Trump has a good story to tell about securing the border and deporting (or, in D.C. and Memphis, arresting and incapacitating) accused, convicted, and wanted criminals. But as we noted last week, solving problems like immigration and public safety are a necessary but not sufficient condition for Trump’s succeess. Once people no longer feel afraid in their own communities, they very quickly come to expect more. Trump now has to tackle the same problem of affordability that sank Biden, and that just got socialist Zohran Mamdani elected mayor of New York City. If it could do both of those things, it is obviously a very powerful issue.

House 2025

Tennessee-7: Republicans are apprehensive about tomorrow’s special election to replace former Rep. Mark Green (R). Although Army veteran Matt Van Epps (R) leads in every poll released publicly, the margin against state Rep. Aftyn Behn (D) is too close for comfort (just two points in a poll last week) in a district that President Trump carried by more than 22 points. This insecurity is the reason Republicans have been spending so much more time than you would otherwise expect attacking Behn for her careless comments on various topics. 

Democrats are energized about this race because they want to see Trump lose at something. Meanwhile, it seems many Republicans in the district are unaware that there’s even an election going on. The election is not well-timed for them either, coming off the Thanksgiving holiday.

This race is critical for Republicans’ hopes of maintaining the House with a functional majority until the next general election. It would also be a huge black eye for Republicans if they were to drop such a safe seat — something Democrats would surely use to gin up their base ahead of the 2026 midterms.

Senate 2026

Texas: Whatever Rep. Jasmine Crockett (D-Texas) decides to announce next week on the Democratic side (she promised an announcement by next Monday, Republicans are still trying to get their act together, and it’s a bit messy. 

The loudest and best-funded establishment voices want Rep. Wesley Hunt (R) to drop out of the Republican Senate primary, in which Attorney General Ken Paxton (R) is challenging incumbent Sen. John Cornyn (R). 

These voices treat this race as if Hunt were a potential spoiler in the race, who might let Paxton through.
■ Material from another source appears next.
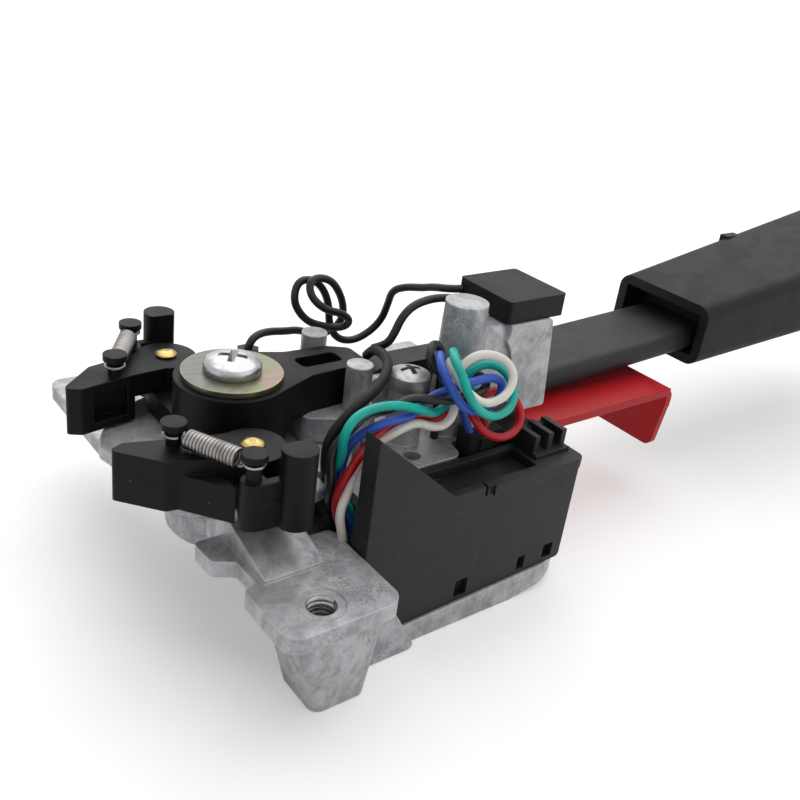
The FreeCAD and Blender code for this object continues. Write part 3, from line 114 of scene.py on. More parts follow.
# %% Routes of the five thin wires
WIRE_R = 0.8
ROUTES = {
    "wire_white": (
        (9.6, -26.6, 2), (8.2, -27.1, 6.7), (7, -27.5, 11.2), (6.1, -27.2, 15.6),
        (8.1, -26.7, 19.5), (10.3, -24.9, 23), (14.6, -23.7, 24.9), (18.3, -24.8, 27.1),
        (22.9, -24.2, 27.7), (26.2, -25.1, 26.2), (29, -25.4, 26.3), (30.9, -25, 28),
        (31.6, -23.8, 30.7), (32.3, -22.2, 34.5), (35.6, -22.9, 37.9), (39.4, -24.8, 37.9),
        (41.5, -26.7, 36.2), (41.4, -28.1, 33.6), (39.1, -28.7, 31.2), (35, -28.3, 30.4),
        (31.4, -27.8, 32.8), (29.7, -26.4, 35.1), (29.6, -24.2, 36.4), (30.8, -21.7, 36.7),
        (33.4, -19.7, 35.5), (35.2, -17.6, 32.1), (37, -17.9, 28.1), (40.4, -18.8, 24.8),
        (41, -19.9, 20.4),
    ),
    "wire_red": (
        (10.6, -24.4, 2), (10.2, -24.4, 6.2), (8.6, -25, 10.6), (6.8, -25, 15), (6.5, -26, 20.1),
        (8.8, -26.3, 23.7), (12.2, -24.9, 26), (16.3, -23.5, 27.7), (20.6, -22.2, 26.3),
        (24.6, -22.2, 26.7), (28.9, -21.9, 25.3), (33.3, -21.1, 26), (37.9, -22.4, 27.6),
        (42.5, -22.3, 29.2), (46.2, -24, 28.2), (47.2, -26.3, 25.3), (45.4, -27.7, 22.6),
        (41.5, -27.8, 21.6), (36.9, -27.2, 23.7), (35, -25.2, 27), (35.3, -22.9, 28.9),
        (36.8, -20.9, 29.4), (39.2, -20, 27.7), (42.4, -20.4, 24.5), (43.4, -21.4, 20.4),
    ),
    "wire_blue": (
        (12.2, -26, 2), (12.1, -25.6, 6.3), (10.8, -24.4, 10.5), (8.3, -23.8, 14.1),
        (8.2, -23.8, 18.4), (9.5, -22.1, 22.6), (10.4, -23.2, 26.7), (13.5, -24.6, 29),
        (18.2, -25, 29.7), (22.5, -23.3, 28.4), (26.7, -22.2, 30.7), (30.5, -24.8, 33.2),
        (35.6, -25.5, 34.1), (38.8, -25.6, 33.9), (40.8, -25.9, 32.7), (40.6, -26.3, 30.8),
        (38.8, -26.6, 29), (35.1, -27, 28.4), (30.6, -27.9, 30.1), (27.5, -27.5, 33.9),
        (26.7, -25.8, 36.4), (27.4, -23.2, 37.8), (29.6, -20.5, 38), (31.5, -18.2, 35.9),
        (32.6, -18.4, 31.8), (35.7, -19.6, 28.7), (37.9, -20.1, 24.5), (39.2, -21.6, 20.4),
    ),
    "wire_teal": (
        (12.6, -23.4, 2), (12.3, -23.2, 6.9), (11.9, -23.3, 11.9), (8.8, -22.3, 15.6),
        (7.1, -21.4, 18.8), (7.8, -24.2, 23.9), (6.1, -26, 29.5), (9, -24.9, 32.2),
        (13.9, -24.7, 32.9), (18.9, -24.7, 32), (23.8, -24.9, 30), (28, -23.3, 27.6),
        (32.1, -22.3, 28.6), (34.1, -22.2, 32.5), (37.5, -22.5, 35.4), (41.6, -23.4, 34.9),
        (43.8, -25.1, 32.4), (43.4, -27.2, 29.7), (40.7, -28.7, 28), (36.2, -29.3, 28.1),
        (31.9, -29.8, 30.7), (28.7, -30, 34.5), (28.3, -28.3, 37.3), (28.8, -25.3, 38.9),
        (31, -22, 38.9), (33.9, -19.3, 37), (36.8, -17.9, 34), (38.2, -18.3, 29.6),
        (42, -19, 27.5), (45.2, -19.4, 24.6), (45.2, -19.9, 20.4),
    ),
    "wire_black": (
        (13.2, -21, 2), (12.7, -20.9, 7), (11, -20.6, 12), (7.4, -22.2, 14.2), (6.2, -24, 17.9),
        (5.5, -24.7, 21.9), (6.3, -22.9, 25.6), (9.1, -24, 29.3), (13.3, -23.1, 31.5),
        (17.9, -22.7, 30.3), (22.4, -22.4, 31.7), (26.2, -24.8, 31.5), (30.9, -25.9, 31),
        (35.2, -26, 31.5), (38, -25, 32), (38.9, -23.1, 32.6), (38, -21.2, 32.9),
        (35.2, -20.2, 32.7), (31.5, -20.6, 33.1), (28.9, -20, 35.1), (28.6, -18.7, 37.2),
        (30.1, -17.3, 38.2), (32.8, -16, 37.4), (35.3, -14.9, 34.3), (35.8, -14.9, 28.7),
        (35.7, -15.3, 22.8), (35.8, -15.6, 17),
    ),
}
print("points", {name: len(points) for name, points in ROUTES.items()})

# %% [markdown]
# Three black leads are routed in the same way. One in a thicker sleeve arcs over the rotor's neck
# to the lever's hinge. A short one joins its end to the relay. A long one starts at the clip
# behind the pivot, makes loose rings in the air and ends at the relay.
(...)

But of course, this is not true at all. Texas primaries require candidates to win 50 percent majorities to win statewide nominations, and so they cannot ever be “spoilers.”

The reality: There is no poll showing Cornyn winning renomination with the 50 percent of the vote he will need. In fact, Hunt may be the establishment’s only chance of stopping Paxton, a proven winner in Texas whose personal baggage nonetheless makes him a more challenging candidate to elect statewide.

Hunt has released his own internal poll suggesting that Cornyn would lose against either Hunt or Paxton head to head. Although it is his own poll and therefore deserves skepticism, its general content is not unlike what other polls have shown.

Hunt’s poll has him leading Cornyn by a single point to win a place in a May runoff (Paxton 36 percent, Hunt 26 percent, Cornyn 25 percent) after a three-way March primary. 

That fits the general trend, but it is new for Cornyn to come in third. More importantly, and more in consonance with the general story of the race, the survey suggests that either Hunt or Paxton would crush Cornyn in a runoff — 51 to 34 percent or 52 to 29 percent, respectively. Again, although this is a pro-Hunt poll, this result is the most consistent one so far.

Finally, the polling memo asserts that “even with a Trump endorsement, Cornyn cannot be saved” — although the survey does find that such an endorsement could make it a much closer (44 to 41 percent) race. The baseline result for a Paxton-Hunt runoff is 41 to 40 percent, a very close race that could tip in Hunt’s favor as he builds name recognition.